begin Dataset

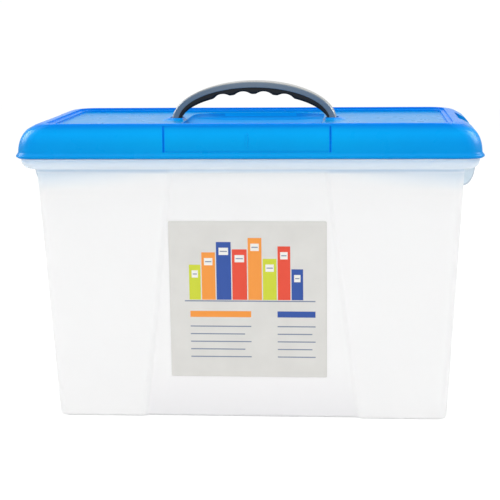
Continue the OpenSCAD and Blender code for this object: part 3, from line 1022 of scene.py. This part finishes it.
def skin_outer_face(bow):
    """Gives the bow's outer face and its rounded edges their paler, polished skin."""
    least_outward = 0.55
    bow.data.materials.append(BOW_TOP)
    for face in bow.data.polygons:
        x, z = face.center.x / MM, face.center.z / MM - BOW_Z
        outward = Vector((x / BOW_A ** 2, 0, z / BOW_B ** 2)).normalized()
        if z > FOOT_Z - BOW_Z and face.normal.dot(outward) > least_outward:
            face.material_index = 1


place(build_tub(), FROSTED, "tub", "tub", "body")
place(build_lid(), BLUE, "lid", "lid", "lid")
bow = build_bow()
place(bow, BOW_GREY, "lid", "frame", "handle_frame")
skin_outer_face(bow)
place(build_grip(), GRIP_BLACK, "lid", "grip", "handle_grip")
place(build_clip("clip_left", True), CLIP_GREY, "left_clip", "clip", "left_clip")
place(build_clip("clip_right", False), CLIP_GREY, "right_clip", "clip", "right_clip")
place(build_label(), PAPER, "tub", "label", "label")


# ---- stage, light and camera, in metres ----

FLOOR_HALF = 4.0
FLOOR_Z = -0.0002
FLOOR_SHADE = 0.92
FLOOR_GLOW = 1.15
FLOOR_GLOW_SHARE = 0.75
WORLD_LIGHT = 0.68
WORLD_SHOWN = 1.02


def shown_ray(tree):
    """1 for camera, glossy and transmission rays, 0 for the rays that light diffuse surfaces."""
    path = tree.nodes.new("ShaderNodeLightPath")
    total = path.outputs["Is Camera Ray"]
    for name in ("Is Glossy Ray", "Is Transmission Ray"):
        either = tree.nodes.new("ShaderNodeMath")
        either.operation = "MAXIMUM"
        tree.links.new(total, either.inputs[0])
        tree.links.new(path.outputs[name], either.inputs[1])
        total = either.outputs[0]
    return total


def build_floor():
    """White floor that takes shadows and, where the camera sees it, glows a little."""
    mesh = bpy.data.meshes.new("floor")
    corners = [(sx * FLOOR_HALF, sy * FLOOR_HALF, FLOOR_Z)
               for sx, sy in ((-1, -1), (1, -1), (1, 1), (-1, 1))]
    mesh.from_pydata(corners, [], [(0, 1, 2, 3)])
    floor = bpy.data.objects.new("floor", mesh)
    bpy.context.scene.collection.objects.link(floor)
    material = bpy.data.materials.new("floor_white")
    material.use_nodes = True
    tree = material.node_tree
    tree.nodes.clear()
    diffuse = tree.nodes.new("ShaderNodeBsdfDiffuse")
    diffuse.inputs["Color"].default_value = (FLOOR_SHADE, FLOOR_SHADE, FLOOR_SHADE, 1)
    glow = tree.nodes.new("ShaderNodeEmission")
    glow.inputs["Strength"].default_value = FLOOR_GLOW
    mix = tree.nodes.new("ShaderNodeMixShader")
    share = tree.nodes.new("ShaderNodeMath")
    share.operation = "MULTIPLY"
    share.inputs[1].default_value = FLOOR_GLOW_SHARE
    output = tree.nodes.new("ShaderNodeOutputMaterial")
    tree.links.new(shown_ray(tree), share.inputs[0])
    tree.links.new(share.outputs[0], mix.inputs["Fac"])
    tree.links.new(diffuse.outputs[0], mix.inputs[1])
    tree.links.new(glow.outputs[0], mix.inputs[2])
    tree.links.new(mix.outputs[0], output.inputs["Surface"])
    mesh.materials.append(material)


def build_world():
    """White surroundings, brighter where they are seen than where they light the part."""
    world = bpy.data.worlds.new("studio")
    bpy.context.scene.world = world
    world.use_nodes = True
    tree = world.node_tree
    strength = tree.nodes.new("ShaderNodeMapRange")
    strength.inputs["To Min"].default_value = WORLD_LIGHT
    strength.inputs["To Max"].default_value = WORLD_SHOWN
    tree.links.new(shown_ray(tree), strength.inputs["Value"])
    background = tree.nodes["Background"]
    tree.links.new(strength.outputs["Result"], background.inputs["Strength"])
    background.inputs["Color"].default_value = (1, 1, 1, 1)


# name, place, aim, size, watts, and whether it shows in gloss only
LAMPS = (
    ("overhead", (0, -0.2, 1.5), (0, 0, 0.2), (1.6, 1.0), 9, False),
    ("strip_left", (-1.5, -0.1, 0.95), (-0.2, -0.1, 0.27), (1.2, 0.7), 75, True),
    ("strip_right", (1.5, -0.1, 0.95), (0.2, -0.1, 0.27), (1.2, 0.7), 75, True),
    ("back", (0, 1.3, 1.3), (0, 0, 0.15), (1.4, 0.8), 5, False),
    ("front_left", (-1.2, -1.4, 1.0), (0, 0, 0.15), (0.9, 0.9), 6, False),
    ("front_right", (1.3, -1.3, 0.9), (0, 0, 0.15), (0.9, 0.9), 5, False))


def softbox(name, at, aim, size, power, gloss_only):
    data = bpy.data.lights.new(name, "AREA")
    data.shape = "RECTANGLE"
    data.size, data.size_y = size
    data.energy = power
    lamp = bpy.data.objects.new(name, data)
    lamp.visible_diffuse = not gloss_only
    lamp.location = at
    lamp.rotation_euler = (Vector(aim) - Vector(at)).to_track_quat("-Z", "Y").to_euler()
    bpy.context.scene.collection.objects.link(lamp)


# the photo's camera, as fitted to it
CAMERA_AT = Vector((0.1060, -1.4397, 0.3979))
CAMERA_YAW = radians(4.428)
CAMERA_PITCH = radians(9.694)
CAMERA_ROLL = radians(-0.526)
FOCAL_PX = 1473.0
IMAGE_PX = 500
SENSOR_MM = 36


def build_camera():
    forward = Vector((-sin(CAMERA_YAW) * cos(CAMERA_PITCH), cos(CAMERA_YAW) * cos(CAMERA_PITCH),
                      -sin(CAMERA_PITCH)))
    level = Vector((cos(CAMERA_YAW), sin(CAMERA_YAW), 0))
    upright = level.cross(forward)
    right = level * cos(CAMERA_ROLL) + upright * sin(CAMERA_ROLL)
    up = upright * cos(CAMERA_ROLL) - level * sin(CAMERA_ROLL)
    data = bpy.data.cameras.new("camera")
    data.sensor_width = SENSOR_MM
    data.lens = FOCAL_PX * data.sensor_width / IMAGE_PX
    camera = bpy.data.objects.new("camera", data)
    turn = Matrix((right, up, -forward)).transposed().to_4x4()
    camera.matrix_world = Matrix.Translation(CAMERA_AT) @ turn
    bpy.context.scene.collection.objects.link(camera)
    bpy.context.scene.camera = camera


build_floor()
build_world()
for lamp in LAMPS:
    softbox(*lamp)
build_camera()
bpy.context.scene.view_settings.view_transform = "Standard"
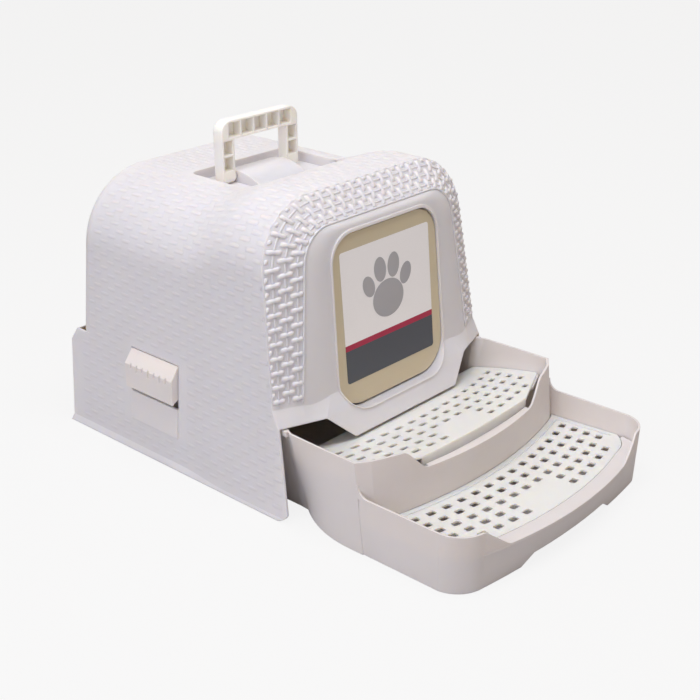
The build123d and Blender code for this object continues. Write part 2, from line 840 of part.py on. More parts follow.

end Dataset

# Stated task
Quote every entry exactly.

# The completed task
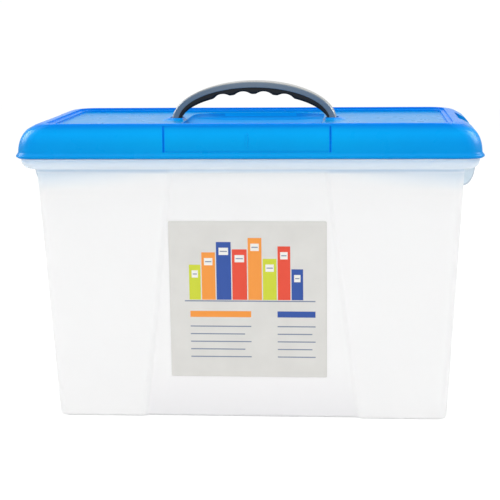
Continue the OpenSCAD and Blender code for this object: part 3, from line 1022 of scene.py. This part finishes it.
def skin_outer_face(bow):
    """Gives the bow's outer face and its rounded edges their paler, polished skin."""
    least_outward = 0.55
    bow.data.materials.append(BOW_TOP)
    for face in bow.data.polygons:
        x, z = face.center.x / MM, face.center.z / MM - BOW_Z
        outward = Vector((x / BOW_A ** 2, 0, z / BOW_B ** 2)).normalized()
        if z > FOOT_Z - BOW_Z and face.normal.dot(outward) > least_outward:
            face.material_index = 1


place(build_tub(), FROSTED, "tub", "tub", "body")
place(build_lid(), BLUE, "lid", "lid", "lid")
bow = build_bow()
place(bow, BOW_GREY, "lid", "frame", "handle_frame")
skin_outer_face(bow)
place(build_grip(), GRIP_BLACK, "lid", "grip", "handle_grip")
place(build_clip("clip_left", True), CLIP_GREY, "left_clip", "clip", "left_clip")
place(build_clip("clip_right", False), CLIP_GREY, "right_clip", "clip", "right_clip")
place(build_label(), PAPER, "tub", "label", "label")


# ---- stage, light and camera, in metres ----

FLOOR_HALF = 4.0
FLOOR_Z = -0.0002
FLOOR_SHADE = 0.92
FLOOR_GLOW = 1.15
FLOOR_GLOW_SHARE = 0.75
WORLD_LIGHT = 0.68
WORLD_SHOWN = 1.02


def shown_ray(tree):
    """1 for camera, glossy and transmission rays, 0 for the rays that light diffuse surfaces."""
    path = tree.nodes.new("ShaderNodeLightPath")
    total = path.outputs["Is Camera Ray"]
    for name in ("Is Glossy Ray", "Is Transmission Ray"):
        either = tree.nodes.new("ShaderNodeMath")
        either.operation = "MAXIMUM"
        tree.links.new(total, either.inputs[0])
        tree.links.new(path.outputs[name], either.inputs[1])
        total = either.outputs[0]
    return total


def build_floor():
    """White floor that takes shadows and, where the camera sees it, glows a little."""
    mesh = bpy.data.meshes.new("floor")
    corners = [(sx * FLOOR_HALF, sy * FLOOR_HALF, FLOOR_Z)
               for sx, sy in ((-1, -1), (1, -1), (1, 1), (-1, 1))]
    mesh.from_pydata(corners, [], [(0, 1, 2, 3)])
    floor = bpy.data.objects.new("floor", mesh)
    bpy.context.scene.collection.objects.link(floor)
    material = bpy.data.materials.new("floor_white")
    material.use_nodes = True
    tree = material.node_tree
    tree.nodes.clear()
    diffuse = tree.nodes.new("ShaderNodeBsdfDiffuse")
    diffuse.inputs["Color"].default_value = (FLOOR_SHADE, FLOOR_SHADE, FLOOR_SHADE, 1)
    glow = tree.nodes.new("ShaderNodeEmission")
    glow.inputs["Strength"].default_value = FLOOR_GLOW
    mix = tree.nodes.new("ShaderNodeMixShader")
    share = tree.nodes.new("ShaderNodeMath")
    share.operation = "MULTIPLY"
    share.inputs[1].default_value = FLOOR_GLOW_SHARE
    output = tree.nodes.new("ShaderNodeOutputMaterial")
    tree.links.new(shown_ray(tree), share.inputs[0])
    tree.links.new(share.outputs[0], mix.inputs["Fac"])
    tree.links.new(diffuse.outputs[0], mix.inputs[1])
    tree.links.new(glow.outputs[0], mix.inputs[2])
    tree.links.new(mix.outputs[0], output.inputs["Surface"])
    mesh.materials.append(material)


def build_world():
    """White surroundings, brighter where they are seen than where they light the part."""
    world = bpy.data.worlds.new("studio")
    bpy.context.scene.world = world
    world.use_nodes = True
    tree = world.node_tree
    strength = tree.nodes.new("ShaderNodeMapRange")
    strength.inputs["To Min"].default_value = WORLD_LIGHT
    strength.inputs["To Max"].default_value = WORLD_SHOWN
    tree.links.new(shown_ray(tree), strength.inputs["Value"])
    background = tree.nodes["Background"]
    tree.links.new(strength.outputs["Result"], background.inputs["Strength"])
    background.inputs["Color"].default_value = (1, 1, 1, 1)


# name, place, aim, size, watts, and whether it shows in gloss only
LAMPS = (
    ("overhead", (0, -0.2, 1.5), (0, 0, 0.2), (1.6, 1.0), 9, False),
    ("strip_left", (-1.5, -0.1, 0.95), (-0.2, -0.1, 0.27), (1.2, 0.7), 75, True),
    ("strip_right", (1.5, -0.1, 0.95), (0.2, -0.1, 0.27), (1.2, 0.7), 75, True),
    ("back", (0, 1.3, 1.3), (0, 0, 0.15), (1.4, 0.8), 5, False),
    ("front_left", (-1.2, -1.4, 1.0), (0, 0, 0.15), (0.9, 0.9), 6, False),
    ("front_right", (1.3, -1.3, 0.9), (0, 0, 0.15), (0.9, 0.9), 5, False))


def softbox(name, at, aim, size, power, gloss_only):
    data = bpy.data.lights.new(name, "AREA")
    data.shape = "RECTANGLE"
    data.size, data.size_y = size
    data.energy = power
    lamp = bpy.data.objects.new(name, data)
    lamp.visible_diffuse = not gloss_only
    lamp.location = at
    lamp.rotation_euler = (Vector(aim) - Vector(at)).to_track_quat("-Z", "Y").to_euler()
    bpy.context.scene.collection.objects.link(lamp)


# the photo's camera, as fitted to it
CAMERA_AT = Vector((0.1060, -1.4397, 0.3979))
CAMERA_YAW = radians(4.428)
CAMERA_PITCH = radians(9.694)
CAMERA_ROLL = radians(-0.526)
FOCAL_PX = 1473.0
IMAGE_PX = 500
SENSOR_MM = 36


def build_camera():
    forward = Vector((-sin(CAMERA_YAW) * cos(CAMERA_PITCH), cos(CAMERA_YAW) * cos(CAMERA_PITCH),
                      -sin(CAMERA_PITCH)))
    level = Vector((cos(CAMERA_YAW), sin(CAMERA_YAW), 0))
    upright = level.cross(forward)
    right = level * cos(CAMERA_ROLL) + upright * sin(CAMERA_ROLL)
    up = upright * cos(CAMERA_ROLL) - level * sin(CAMERA_ROLL)
    data = bpy.data.cameras.new("camera")
    data.sensor_width = SENSOR_MM
    data.lens = FOCAL_PX * data.sensor_width / IMAGE_PX
    camera = bpy.data.objects.new("camera", data)
    turn = Matrix((right, up, -forward)).transposed().to_4x4()
    camera.matrix_world = Matrix.Translation(CAMERA_AT) @ turn
    bpy.context.scene.collection.objects.link(camera)
    bpy.context.scene.camera = camera


build_floor()
build_world()
for lamp in LAMPS:
    softbox(*lamp)
build_camera()
bpy.context.scene.view_settings.view_transform = "Standard"
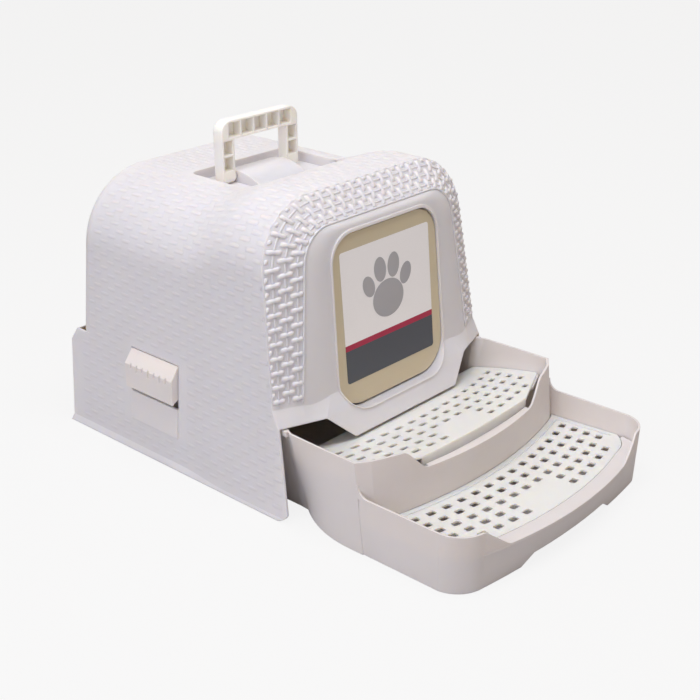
The build123d and Blender code for this object continues. Write part 2, from line 840 of part.py on. More parts follow.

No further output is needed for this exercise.